The Rise of Proactive Risk Engineering
The role of the risk engineer has been fundamentally redefined, evolving far beyond its traditional focus on site inspections, compliance checklists, and adherence to fire codes or sprinkler system standards. Today, risk engineering has transformed into a data-driven, advisory-led discipline centered on fostering long-term operational resilience. Insurers are harnessing vast, anonymized claims datasets and deep sector-specific expertise to deliver predictive insights that enable clients to make informed decisions. The modern risk engineer now serves as a strategic consultant—helping businesses understand not only the vulnerabilities within their own facilities but also how they compare with the most resilient peers in their industry.
This evolved partnership extends well beyond conventional loss prevention, focusing instead on comprehensive business continuity. Organizations are increasingly reinvesting premium savings to implement the recommendations that emerge from these engagements. Investments in physical fortification include upgrading infrastructure to withstand severe weather events, installing advanced fire-suppression systems, and enhancing site security to deter theft or vandalism. In technological defense, capital is directed toward strengthening digital resilience through advanced cybersecurity measures—ranging from endpoint detection and response solutions to employee awareness programs and network segmentation designed to limit potential breaches. In parallel, process improvement initiatives often deploy Internet of Things (IoT) sensors on critical machinery to enable predictive maintenance and real-time performance monitoring, frequently supported by the insurer’s technical specialists.

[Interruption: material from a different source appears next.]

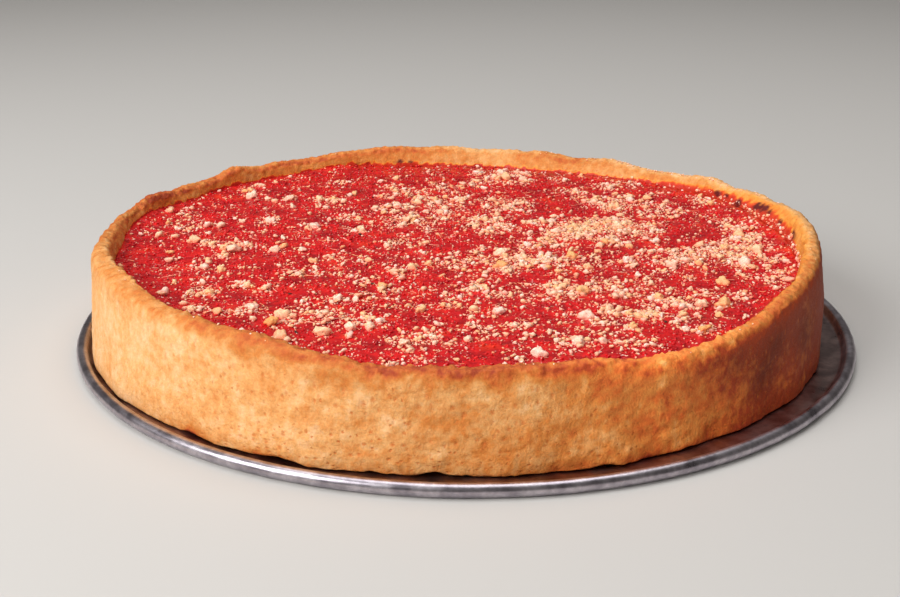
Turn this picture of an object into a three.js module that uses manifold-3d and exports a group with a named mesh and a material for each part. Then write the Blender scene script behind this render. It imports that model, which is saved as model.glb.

Scenario Planning: Rehearsing for Disruption
The critical area of reinvestment lies in scenario planning. While risk engineering focuses on managing known and probable threats, scenario planning strengthens an organization’s ability to respond to the improbable—the “black swan” events that can catch an enterprise off guard. Increasingly, businesses are realizing that a static business continuity plan is no longer sufficient; resilience must be viewed as an active, evolving capability rather than a passive document. By reallocating resources, finance and risk leaders are investing in sophisticated “what-if” modeling to test their operational limits rigorously.
This advanced approach to scenario planning—often developed in collaboration with insurance partners—bridges the gap between theory and practice. Instead of relying on a single base-case model, organizations simulate multiple, interconnected disruptions: a cyberattack that halts a logistics provider while geopolitical tensions close a key international port; a prolonged utility outage that turns off data centers and tests the effectiveness of communication and recovery protocols; or the sudden loss of a critical raw material supplier compounded by the failure of secondary sources to meet demand.
Through these exercises, organizations uncover hidden vulnerabilities such as single points of failure, unexamined interdependencies, and flawed assumptions. The reinvested capital is then strategically deployed to close these gaps—by qualifying geographically diverse suppliers, strengthening data redundancies, or cross-training essential teams. Ultimately, this “rehearsal for disruption” cultivates agility and adaptive capacity, transforming the organization from a brittle entity that risks collapse under pressure into a resilient, elastic system capable of absorbing shocks, adapting quickly, and advancing against less-prepared competitors.
Ultimately, this evolution marks a new era for commercial insurance. The product is no longer just a promise to pay. The value is the proactive partnership, the data-driven intelligence, and the shared goal of building an enterprise that is not just protected from the future but prepared for it.